- Battle of Sandwich: Part of the Wars of the Roses
| Date | 15 January 1460 |
| Location | At sea, near Sandwich, Kent |
| Result | Yorkist victory |

Belligerents
- House of Lancaster: House of York

Commanders and leaders
- Baron Rivers: Sir John Dynham

Strength
- Unknown: 800

Casualties and losses
- Unknown: Unknown

= Battle of Sandwich (1460) =

Naval battle of the Wars of the Roses

The Battle of Sandwich was a naval skirmish off the town of Sandwich on the 15 January 1460 during the Wars of the Roses. In it, Sir John Dynham, Sir John Wenlock, and the Earl of Warwick, Captain of Calais, on the Yorkist side, defeated a Lancastrian fleet and captured several of its ships. Little evidence and few details of the battle survive.

== Background ==
The port town of Sandwich, (it is now inland but historically faced the sea until the silting up of Wantsum Channel) was one of the Cinque Ports in the 15th century. It had historically served as one of the major landing and embarkation points from and to France.

==Battle==
Edward, Earl of March and Richard, Earl of Salisbury, had fled to the English stronghold of Calais after their defeat at the Battle of Ludford Bridge.

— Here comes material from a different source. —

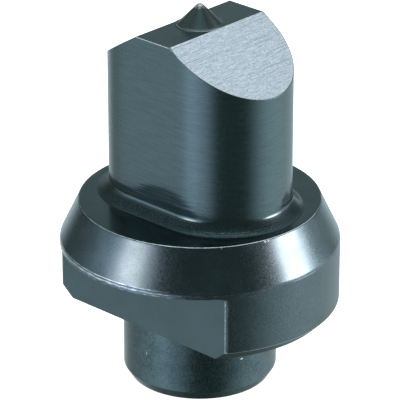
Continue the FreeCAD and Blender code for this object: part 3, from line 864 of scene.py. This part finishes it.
def foot_grid():
    """Oval rows: a soft toe that runs out on the collar, then a tight fillet up to the wall.

    In the fillet the width falls as sin and the height rises as 1 - cos of its swing. The toe is
    the curve (1-t)^2 start + 2t(1-t) corner + t^2 end, level at its start. Two fine lines that
    the cutter left at the front right are rubbed bright in places.
    """
    toe_end = np.array([BLADE_HALF_WIDTH + ROOT_RADIUS * (1 - np.sin(ROOT_TOE)),
                        ROOT_TOP - ROOT_RADIUS * np.cos(ROOT_TOE)])
    corner = np.array([toe_end[0] + (toe_end[1] - COLLAR_TOP) / np.tan(ROOT_TOE), COLLAR_TOP])
    lines = TOOL_LINES[:, None] + TOOL_LINE * np.array([-1.0, 0.0, 1.0])
    t = np.sort(np.concatenate([np.linspace(0.0, 1.0, 13), lines.ravel()]))
    on_line = np.isclose(t[:, None], TOOL_LINES).any(axis=1)
    t = t[:, None]
    toe = (1 - t) ** 2 * [FOOT_HALF_WIDTH, COLLAR_TOP] + 2 * t * (1 - t) * corner + t ** 2 * toe_end
    swing = np.linspace(ROOT_TOE, np.pi / 2, 13)[1:]
    width = np.concatenate([toe[:, 0], BLADE_HALF_WIDTH + ROOT_RADIUS * (1 - np.sin(swing))])
    height = np.concatenate([toe[:, 1], ROOT_TOP - ROOT_RADIUS * np.cos(swing)])
    x, y = outline(width[:, None])
    on_line = np.concatenate([on_line, np.zeros(len(swing), bool)])
    front_right = np.clip((x - LINES_FROM) / LINES_FADE, 0.0, 1.0) * (y < 0)
    return stacked(x, y, height[:, None]), TOOL_LINE_WEAR * on_line[:, None] * front_right


def wall_grid():
    """The wall, and its rounded top edge: width W - e t^2, and e (1-t)^2 below the roof.

    The edge e is widest along the flat strip, where hands and dies rub it, and finer elsewhere.
    """
    inset = np.concatenate([[0.0, 0.0], BLEND ** 2, [SUPPORT]])[:, None]
    drop = np.concatenate([[0.0, SUPPORT], (1 - BLEND) ** 2, [0.0]])[:, None]
    x, y = outline(BLADE_HALF_WIDTH - inset * top_edge)
    edge = np.concatenate([top_edge, top_edge[-2:0:-1]])
    height = roof(x) - drop * edge
    height[0] = ROOT_TOP
    share = np.concatenate([[0.0, 0.0], 4 * BLEND * (1 - BLEND), [0.0]])[:, None]
    return stacked(x, y, height), share * np.where(np.abs(x) < HALF_STRIP, STRIP_WEAR, ROOF_WEAR)


stem_points, stem_wear = stem_grid()
foot_points, foot_wear = foot_grid()
wall_points, wall_wear = wall_grid()
joint_points = np.stack([stem_points[-1], foot_points[0]])
print("rows:", len(stem_points), "stem,", len(foot_points), "foot,", len(wall_points), "wall")

# %% Work out the end: two slopes, and the strip round the point's hole
SPIGOT, FLANK, ROOF, STRIP, ROOT = range(5)
SPAN_STEPS = np.linspace(-1.0, 1.0, 41)
RING_STEPS = np.linspace(0.0, 1.0, 5)[:, None]


def slope_grid(side):
    """One slope: x follows the columns, y runs from edge to edge, and z is the roof."""
    x, y = half_outline(BLADE_HALF_WIDTH - SUPPORT * top_edge)
    wanted = x >= fold[0] - SAME_PLACE if side > 0 else x <= -fold[0] + SAME_PLACE
    x, y = x[wanted], y[wanted]
    span = SPAN_STEPS[:, None]
    on_slope = np.abs(x[:-1] + x[1:]) / 2 > HALF_STRIP
    finish = np.broadcast_to(np.where(on_slope, ROOF, STRIP), (len(span) - 1, len(on_slope)))
    return stacked(x, y * span, roof(x)), finish


def strip_grid():
    """Rings from the strip's border to the hole, then down its wall and in to its middle.

    A ring's point is (1-s) border + s circle, with both in the same direction from the axis.
    """
    width = BLADE_HALF_WIDTH - SUPPORT * STRIP_EDGE
    x = straight[np.abs(straight) <= fold[0] + SAME_PLACE]
    y = width * SPAN_STEPS
    border_x = np.concatenate([x, np.full(len(y) - 2, x[-1]), x[::-1], np.full(len(y) - 2, x[0])])
    border_y = np.concatenate([np.full(len(x), -width), y[1:-1], np.full(len(x), width), y[-2:0:-1]])
    angle = np.arctan2(border_y, border_x)
    circle_x, circle_y = PIP_SHANK_RADIUS * np.cos(angle), PIP_SHANK_RADIUS * np.sin(angle)
    ring_x = (1 - RING_STEPS) * border_x + RING_STEPS * circle_x
    ring_y = (1 - RING_STEPS) * border_y + RING_STEPS * circle_y
    flat = stacked(ring_x, ring_y, STRIP_LEVEL)
    wall = stacked(circle_x[None], circle_y[None], PIP_HOLE_BOTTOM)
    middle = stacked(0.0 * circle_x[None], 0.0 * circle_y[None], PIP_HOLE_BOTTOM)
    return np.concatenate([flat, wall, middle])


right_slope, right_finish = slope_grid(1)
left_slope, left_finish = slope_grid(-1)
blade_grids = [
    grid(stem_points, SPIGOT, stem_wear), grid(joint_points, ROOT), grid(foot_points, ROOT, foot_wear),
    grid(wall_points, FLANK, wall_wear), grid(right_slope, right_finish, around=False),
    grid(left_slope, left_finish, around=False), grid(strip_grid(), STRIP),
]

# The strip was ground before the oxide: dark like the flank, with short marks along Y.
strip_skin = black_oxide("black_oxide_ground_strip", "4a5d62", "51656a", 0.3, 0.2 * MM, 0.002 * MM,
                         (0.1 * MM, 1.5 * MM, 1 * MM), 0.001 * MM)
blade_mesh = join_grids("oval_blade", blade_grids,
                        [spigot_skin, ground_flank, ground_roof, strip_skin, polished_root])
seat(blade_mesh, "blade_stem")

# %% [markdown]
# ## Centre point
#
# The point finds the centre mark before the blade cuts. It is a turned cone with a rounded tip
# and a hollow foot, and its shank is pressed into the blade. The grinding of the two slopes cut
# the foot's sides flush with the strip, so its radius is limited there. Its tip is rubbed all
# round. The hollow's lip gets a painted highlight: pale steel laid only on the side towards the
# camera, where a softbox glints.

# %% Work out the centre point
POINT_COLUMNS = np.radians(np.arange(0.0, 360.0, 1.5))
POINT_BREAKS = 0.02 * MM
PIP_LIP_EDGE = 0.03 * MM
FLANK_SHARES = np.array([0.3, 0.6, 0.82, 0.9])
FLANK_WEAR = np.array([0.0, 0.0, 0.2, 0.55])
TIP_WEAR = 0.66
# The hollow's lip gets a painted highlight: pale steel on the camera's side only, where a softbox glints.
HOLLOW_GLINT = np.array([0.0, 0.3, 1.1, 1.1, 0.8, 0.2, 0.0, 0.0, 0.0, 0.0, 0.0, 0.0, 0.0])
GLINT_SIDE = np.radians(-62.0)
GLINT_SPREAD = 1.6
SMALLEST_COSINE = 1e-6


def point_grid():
    """A profile turned round the axis: radius limited to half strip / |cos(angle)|.

    From the blade up it is the shank, the foot's lip, a hollow that is part of a circle, a
    straight flank and a round tip. Tip and hollow touch the flank without a corner.
    """
    hollow_across = PIP_FOOT_RADIUS - FOOT_MARGIN
    hollow_up = PIP_LIP + PIP_HOLLOW
    base = hollow_across - (PIP_HOLLOW - hollow_up * np.sin(PIP_SLOPE)) / np.cos(PIP_SLOPE)
    tip_up = base / np.tan(PIP_SLOPE) - PIP_TIP_RADIUS / np.sin(PIP_SLOPE)
    shank = round_corners([
        (0.0, pip_low.z), (PIP_SHANK_RADIUS - PIP_SHANK_CHAMFER, pip_low.z),
        (PIP_SHANK_RADIUS, pip_low.z + PIP_SHANK_CHAMFER), (PIP_SHANK_RADIUS, STRIP_LEVEL),
        (PIP_FOOT_RADIUS, STRIP_LEVEL)], POINT_BREAKS)[0]
    hollow = np.linspace(1.5 * np.pi, np.pi + PIP_SLOPE, len(HOLLOW_GLINT))
    tip = np.linspace(PIP_SLOPE, np.pi / 2, 9)
    hollow_radius = hollow_across + PIP_HOLLOW * np.cos(hollow)
    hollow_height = STRIP_LEVEL + hollow_up + PIP_HOLLOW * np.sin(hollow)
    tip_radius = PIP_TIP_RADIUS * np.cos(tip)
    tip_height = STRIP_LEVEL + tip_up + PIP_TIP_RADIUS * np.sin(tip)
    flank_radius = hollow_radius[-1] + FLANK_SHARES * (tip_radius[0] - hollow_radius[-1])
    flank_height = hollow_height[-1] + FLANK_SHARES * (tip_height[0] - hollow_height[-1])
    lip = PIP_LIP_EDGE * BLEND
    radius = np.concatenate([shank[:, 0], PIP_FOOT_RADIUS - lip, hollow_radius, flank_radius,
                             tip_radius[:-1], [0.0]])
    height = np.concatenate([shank[:, 1], STRIP_LEVEL + PIP_LIP - PIP_LIP_EDGE * (1 - BLEND) ** 2,
                             hollow_height, flank_height, tip_height])
    # The painted highlight's share round the lip, highest towards the camera.
    rubbed = np.clip(GLINT_SPREAD * np.cos(POINT_COLUMNS - GLINT_SIDE), 0.0, 1.0)
    tip_wear = np.concatenate([FLANK_WEAR, np.full(len(tip), TIP_WEAR)])
    wear = np.vstack([np.zeros((len(shank) + len(lip), len(POINT_COLUMNS))),
                      HOLLOW_GLINT[:, None] * rubbed,
                      np.repeat(tip_wear[:, None], len(POINT_COLUMNS), axis=1)])
    cosine = np.maximum(np.abs(np.cos(POINT_COLUMNS)), SMALLEST_COSINE)
    reach = np.minimum(radius[:, None], HALF_STRIP / cosine)
    points = stacked(reach * np.cos(POINT_COLUMNS), reach * np.sin(POINT_COLUMNS), height[:, None])
    return points, wear


point_points, point_wear = point_grid()
point_mesh = join_grids("centre_point", [grid(point_points, 0, point_wear)], [point_skin])
seat(point_mesh, "centre_pip")

# %% [markdown]
# ## Table
#
# The punch stands on a light table, a sheet of opal acrylic lit from below that curves up into
# its backdrop. Photographers use one to keep the ground pure white, without a shadow. The world
# already holds what the steel mirrors, so the sheet is only there for the camera.

# %% Lay the lit sheet
SWEEP_ROWS = [0.0, 0.1, 0.3]
SWEEP_FLAT = 0.6
SWEEP_BEND = 0.35
SWEEP_WALL = 0.5
GLOW = 0.95


def sweep_grid():
    """A bowl: level out to the flat's radius, a quarter circle up, then an upright wall."""
    bend = np.radians(np.linspace(0.0, 90.0, 25))
    radius = np.concatenate([SWEEP_ROWS, SWEEP_FLAT + SWEEP_BEND * np.sin(bend),
                             [SWEEP_FLAT + SWEEP_BEND]])
    height = np.concatenate([np.zeros(len(SWEEP_ROWS)), SWEEP_BEND * (1 - np.cos(bend)),
                             [SWEEP_BEND + SWEEP_WALL]])
    angle = np.linspace(0.0, -2 * np.pi, 97)[:-1]
    return stacked(radius[:, None] * np.cos(angle), radius[:, None] * np.sin(angle), height[:, None])


# Opal acrylic scatters the light behind it: an even white without any reflection of its own.
OPAL_TONES = ("f6f6f5", "fafafa")
OPAL_CLOUD = 3 * MM
opal, opal_tree = new_material("opal_white_acrylic")
opal_place = add(opal_tree, "ShaderNodeTexCoord").outputs["Object"]
opal_tone = add(opal_tree, "ShaderNodeMix",
                {"data_type": "RGBA", 6: linear(OPAL_TONES[0]), 7: linear(OPAL_TONES[1])},
                {0: noise(opal_tree, opal_place, OPAL_CLOUD, 2.0)}).outputs[2]
opal_shader = add(opal_tree, "ShaderNodeBsdfPrincipled",
                  {"Roughness": 1.0, "Specular IOR Level": 0.0, "Emission Strength": GLOW},
                  {"Base Color": opal_tone, "Emission Color": opal_tone})
add(opal_tree, "ShaderNodeOutputMaterial", links={"Surface": opal_shader.outputs[0]})
sheet_mesh = join_grids("light_table", [grid(sweep_grid(), 0)], [opal])
sheet = bpy.data.objects.new("light_table", sheet_mesh)
bpy.context.scene.collection.objects.link(sheet)
sheet.visible_glossy = False
sheet.visible_shadow = False
sheet.visible_diffuse = False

Sent ahead by Warwick, Sir John Dynham found the king's fleet lying at Sandwich. Arriving at dawn, Dynham launched an attack while the king's officers were still in bed. His success was so overwhelming that he "tooke the principall shippes of the Kynge's navie... well furnished with ordinaunce and artillarie".

==Aftermath==
With command of the English Channel secured by this battle, a small Yorkist army of about two thousand men landed in Kent from Calais ahead of March and Warwick. Once the town of Sandwich itself had been secured by his forces in June 1460, Warwick landed there with March and Salisbury on 26 June 1460. Having cleared the Channel of French pirates (who had been able to raid the town thanks to the chaos caused in England by the civil war) and having made the coast of Kent safe, Warwick was received in Kent as a hero. The French meanwhile aided the Lancastrians a year later.

Warwick's army soon increased in numbers, joined by many new recruits, and was largely well supported as it proceeded by way of Canterbury and probably Wickhambreaux. The Yorkist commanders had remained popular in Kent, and the officers in charge of protecting the county against them even joined forces with the rebels. The growing army then marched on London, where it arrived on 2 July to be welcomed by William Hulin, Lord Mayor of London, and Thomas Bourchier, Archbishop of Canterbury. The Yorkist army then marched towards Northampton to meet Henry VI and his Lancastrian army, and the two forces met at the Battle of Northampton on 10 July.